E aí é que está a questão.
Sr. Deputado Acácio Pinto,
Quero agradecer-lhe por ter trazido, embora um pouco ao lado do âmbito da intervenção, a questão dos Centros de Novas Oportunidades, a educação e formação de adultos e os CEFP, porque, como bem sabe, o PCP tem uma divergência com alguns dos métodos que foram postos em prática nas Novas Oportunidades, mas também aí se demonstra o que o PSD e o CDS querem para tudo o que é sistema público de ensino.
Aliás, ainda hoje estão por começar cursos de educação e formação de adultos, estão CNO sem saberem o que vai ser da vida deles e dos seus formadores, porque este Governo entende que a formação e a educação são um gasto supérfluo, são um luxo, provavelmente para quem possa pagar nas escolas do ensino particular, do ensino privado…!
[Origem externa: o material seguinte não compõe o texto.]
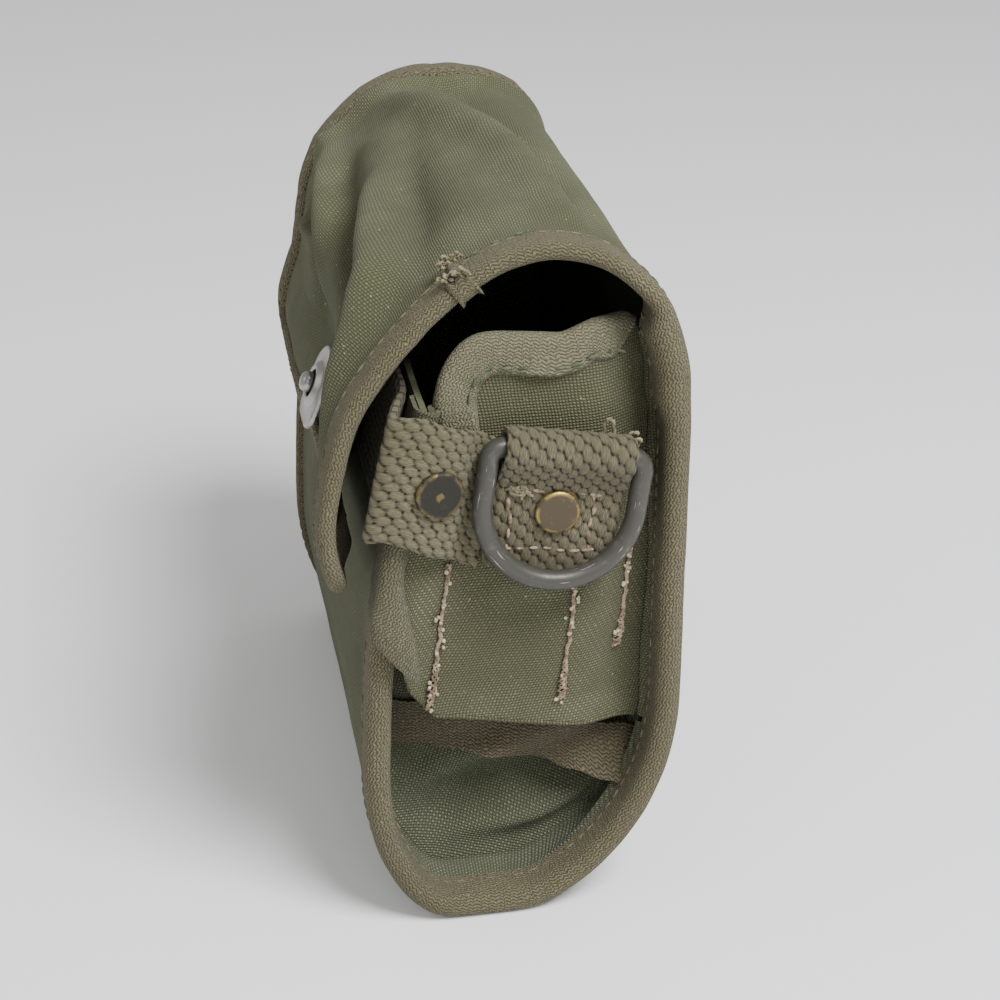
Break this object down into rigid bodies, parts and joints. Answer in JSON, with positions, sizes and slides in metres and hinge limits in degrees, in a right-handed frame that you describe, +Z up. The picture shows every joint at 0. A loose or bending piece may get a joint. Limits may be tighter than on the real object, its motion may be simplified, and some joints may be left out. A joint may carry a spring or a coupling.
{
  "type": "canvas equipment pouch",
  "caption": "Canvas equipment pouch with rounded bottom, snap flap, tape-bound open ends and a D-ring on a webbing tab at each end.",
  "frame": {"origin": "middle of the base on the surface it stands on", "axes": "+X along the length towards the end with the mirrored side named right, -Y the front with the snap, +Z up"},
  "size_m": [0.1494, 0.0728, 0.1484],
  "materials": {
    "canvas": "matt, olive green canvas",
    "binding_tape": "matt, tan cotton tape",
    "webbing": "matt, coarse tan webbing",
    "ring_wire": "dark grey paint, worn",
    "tab_rivet": "aged brass",
    "strap_rivet": "dark paint, worn through in the middle",
    "snap": "nickel plated"
  },
  "bodies": {
    "pouch": {"body_panel": "canvas", "flap_panel": "canvas", "flap_edge_binding": "binding_tape", "snap_socket": "snap", "snap_stud": "snap", "right_rim_binding": "binding_tape", "right_front_binding": "binding_tape", "right_end_upper_panel": "canvas", "right_end_lower_panel": "canvas", "right_seam_tape": "binding_tape", "right_mouth_binding": "binding_tape", "right_ring_strap": "webbing", "right_ring_tab": "webbing", "right_tab_rivet": "tab_rivet", "right_strap_rivet": "strap_rivet", "left_rim_binding": "binding_tape", "left_front_binding": "binding_tape", "left_end_upper_panel": "canvas", "left_end_lower_panel": "canvas", "left_seam_tape": "binding_tape", "left_mouth_binding": "binding_tape", "left_ring_strap": "webbing", "left_ring_tab": "webbing", "left_tab_rivet": "tab_rivet", "left_strap_rivet": "strap_rivet"},
    "right_ring": {"right_d_ring": "ring_wire"},
    "left_ring": {"left_d_ring": "ring_wire"}
  },
  "joints": [
    {"name": "right_ring_swing", "type": "hinge", "parent": "pouch", "child": "right_ring", "pos_m": [0.0696, 0.01198, 0.10647], "axis": [0, -0.9854, 0.1702], "range_deg": [0, 150]},
    {"name": "left_ring_swing", "type": "hinge", "parent": "pouch", "child": "left_ring", "pos_m": [-0.0696, 0.01198, 0.10647], "axis": [0, 0.9854, -0.1702], "range_deg": [0, 150]}
  ]
}
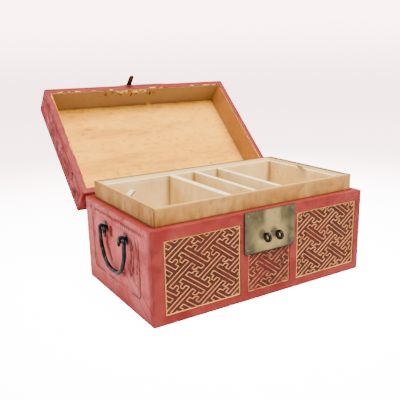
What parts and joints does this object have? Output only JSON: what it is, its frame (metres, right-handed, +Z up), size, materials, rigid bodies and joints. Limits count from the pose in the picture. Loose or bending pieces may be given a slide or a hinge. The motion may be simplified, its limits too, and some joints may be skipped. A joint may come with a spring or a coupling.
{
  "type": "jewellery case",
  "caption": "Leather-covered jewellery case with framed fret panels, hinged lid, lift-out divided tray, drop bails and a lock plate.",
  "frame": {"origin": "middle of the underside of the body", "axes": "+Z up, +X to the right along the front, +Y from front to back"},
  "size_m": [0.2978, 0.3326, 0.2306],
  "materials": {
    "board_wood": "plain",
    "front_leather": "waxed",
    "side_leather": "worn",
    "fret_leather": "embossed and gilt",
    "base_paper": "matt",
    "tan_board": "paper covered",
    "cream_paper": "matt",
    "lid_paper": "matt",
    "tray_board": "paper covered",
    "ribbon": "woven",
    "plate_brass": "patinated",
    "dark_bronze": "dark patina",
    "hinge_brass": "patinated"
  },
  "bodies": {
    "case": {"front_board": "board_wood", "back_board": "board_wood", "left_board": "board_wood", "right_board": "board_wood", "bottom_board": "board_wood", "base_cover": "base_paper", "body_leather": "side_leather", "rim_leather": "front_leather", "front_frame": "front_leather", "left_fret_panel": "fret_leather", "centre_fret_panel": "fret_leather", "right_fret_panel": "fret_leather", "collar_front": "tan_board", "collar_back": "tan_board", "collar_left": "tan_board", "collar_right": "tan_board", "cavity_lining": "cream_paper", "tray_battens": "board_wood", "body_lock_plate": "plate_brass", "body_plate_nails": "dark_bronze", "panel_nail": "plate_brass", "lock_staples": "dark_bronze", "handle_eyes": "dark_bronze", "handle_washers": "dark_bronze", "body_hinge_leaves": "hinge_brass", "hinge_pins": "hinge_brass", "body_hinge_nails": "hinge_brass"},
    "lid": {"lid_front_board": "board_wood", "lid_back_board": "board_wood", "lid_left_board": "board_wood", "lid_right_board": "board_wood", "lid_top_board": "board_wood", "lid_leather": "side_leather", "lid_rim_leather": "front_leather", "lid_lining": "lid_paper", "lid_front_frame": "front_leather", "lid_front_fret_panels": "fret_leather", "lid_top_frame": "front_leather", "lid_top_fret_panels": "fret_leather", "lid_lock_plate": "plate_brass", "lid_plate_nails": "dark_bronze", "lid_plate_rivets": "dark_bronze", "lid_hinge_leaves": "hinge_brass", "lid_hinge_nails": "hinge_brass", "tongue_pin": "dark_bronze"},
    "tray": {"tray_floor": "tray_board", "tray_front": "tray_board", "tray_back": "tray_board", "tray_left": "tray_board", "tray_right": "tray_board", "left_divider": "tray_board", "middle_divider": "tray_board", "right_divider": "tray_board", "tray_lining": "cream_paper", "left_pull_tab": "ribbon", "right_pull_tab": "ribbon"},
    "hasp_tongue": {"hasp_tongue": "dark_bronze"},
    "left_bail": {"left_bail": "dark_bronze"},
    "right_bail": {"right_bail": "dark_bronze"}
  },
  "joints": [
    {"name": "lid_hinge", "type": "hinge", "parent": "case", "child": "lid", "pos_m": [0, 0.0869, 0.0986], "axis": [-1, 0, 0], "range_deg": [-136.2, 0]},
    {"name": "tongue_swing", "type": "hinge", "parent": "lid", "child": "hasp_tongue", "pos_m": [-0.0172, 0.21546, 0.21593], "axis": [-1, 0, 0], "range_deg": [0, 170]},
    {"name": "left_bail_swing", "type": "hinge", "parent": "case", "child": "left_bail", "pos_m": [-0.145, -0.002, 0.077], "axis": [0, 1, 0], "range_deg": [-3, 175]},
    {"name": "right_bail_swing", "type": "hinge", "parent": "case", "child": "right_bail", "pos_m": [0.145, -0.002, 0.077], "axis": [0, -1, 0], "range_deg": [-3, 175]},
    {"name": "tray_lift", "type": "slide", "parent": "case", "child": "tray", "axis": [0, 0, 1], "range_m": [0, 0.06]}
  ]
}
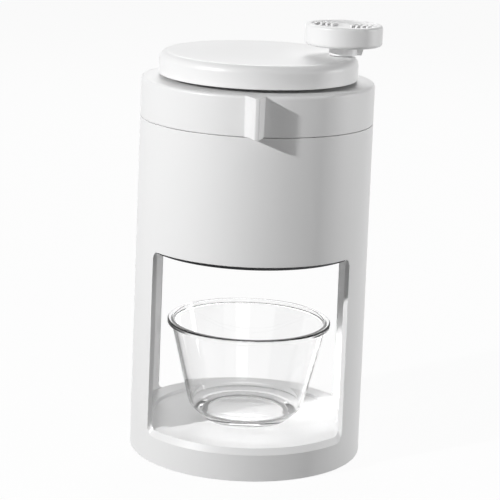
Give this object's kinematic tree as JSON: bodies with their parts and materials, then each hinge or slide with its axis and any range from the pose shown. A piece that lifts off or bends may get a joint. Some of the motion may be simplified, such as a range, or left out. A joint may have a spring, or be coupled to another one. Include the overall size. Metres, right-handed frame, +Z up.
{
  "type": "hand crank ice shaver",
  "caption": "Round hand-cranked ice shaver: open stand with a serving bay and glass bowl, lift-out hopper with blade, bayonet cover, sprung presser and a disc crank with a turning knob",
  "frame": {"origin": "Middle of the anti-slip pad's underside, on the axis of the round body, on the table.", "axes": "+Z up along the crank's axis; -Y is the front, with the thumb tab; +X is the side where the knob stands at rest."},
  "size_m": [0.1342, 0.1412, 0.2461],
  "materials": {
    "body_white": "satin",
    "hopper_white": "satin",
    "inner_white": "satin",
    "bearing_natural": "smooth",
    "steel": "brushed",
    "pad_grey": "matte",
    "bowl_glass": "clear"
  },
  "bodies": {
    "stand": {"stand_frame": "body_white", "base_cover": "body_white", "base_screws": "steel", "foot_pad": "pad_grey"},
    "hopper": {"ice_hopper": "hopper_white", "shaving_blade": "steel", "blade_holder": "inner_white", "blade_screws": "steel"},
    "cover": {"cover_ring": "body_white", "bearing_bush": "bearing_natural"},
    "crank": {"crank_disc": "body_white", "drive_shaft": "inner_white", "shaft_screws": "steel", "stop_washer": "steel", "stop_screw": "steel", "knob_axle": "steel", "axle_washer": "steel", "presser_spring": "steel"},
    "presser": {"presser_plate": "inner_white", "presser_spikes": "steel", "bore_cap": "inner_white"},
    "knob": {"knob_hub": "body_white", "knob_body": "body_white", "knob_cap": "body_white"},
    "bowl": {"glass_bowl": "bowl_glass"}
  },
  "joints": [
    {"name": "hopper_lift", "type": "slide", "parent": "stand", "child": "hopper", "axis": [0, 0, 1], "range_m": [0, 0.1]},
    {"name": "cover_twist", "type": "hinge", "parent": "hopper", "child": "cover", "pos_m": [0, 0, 0.2], "axis": [0, 0, 1], "range_deg": [0, 30]},
    {"name": "crank_turn", "type": "hinge", "parent": "cover", "child": "crank", "pos_m": [0, 0, 0.21], "axis": [0, 0, 1], "continuous": true},
    {"name": "presser_rise", "type": "slide", "parent": "crank", "child": "presser", "axis": [0, 0, 1], "range_m": [0, 0.025], "stiffness_N_per_m": 300, "springref_m": -0.015, "deforming": ["presser_spring"]},
    {"name": "knob_turn", "type": "hinge", "parent": "crank", "child": "knob", "pos_m": [0.0464, 0, 0.235], "axis": [0, 0, 1], "continuous": true},
    {"name": "bowl_out", "type": "slide", "parent": "stand", "child": "bowl", "axis": [0, -0.9945, 0.1045], "range_m": [0, 0.14]}
  ]
}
Queria ainda dizer ao Sr. Deputado Acácio Pinto que, da nossa parte, nem há grande paradoxo entre a extinção da Formação Cívica e o seu reforço, porque nós sabemos bem que tipo de formação cívica quer a direita: quer uma formação cívica para a submissão, para a obediência e para a exploração.
Para isso nada melhor do que acabar com todas as disciplinas que sirvam para formar o carácter do indivíduo e a formação da sua cultura integral, numa perspectiva abrangente, tocando todas as áreas do saber, do lazer, do desporto e do conhecimento.
Sr.ª Deputada Heloísa Apolónia,
Queria dizer-lhe que, subscrevendo, na prática, todas as palavras que aqui nos deixou e saudando a sua intervenção de hoje no período de declarações políticas, estou particularmente de acordo com a última frase do seu pedido de esclarecimento: é preciso mobilizar a população, particularmente aqueles que são directamente afectados por estas políticas, para que percebam que é chamando às suas próprias mãos o seu destino que poderemos derrotar o pacto de agressão imposto aos portugueses, que destrói a escola pública pelas mãos do PSD e do CDS, mas sem disfarçar o papel que o PS teve na sua assinatura e na consolidação dessas políticas enquanto esteve no governo.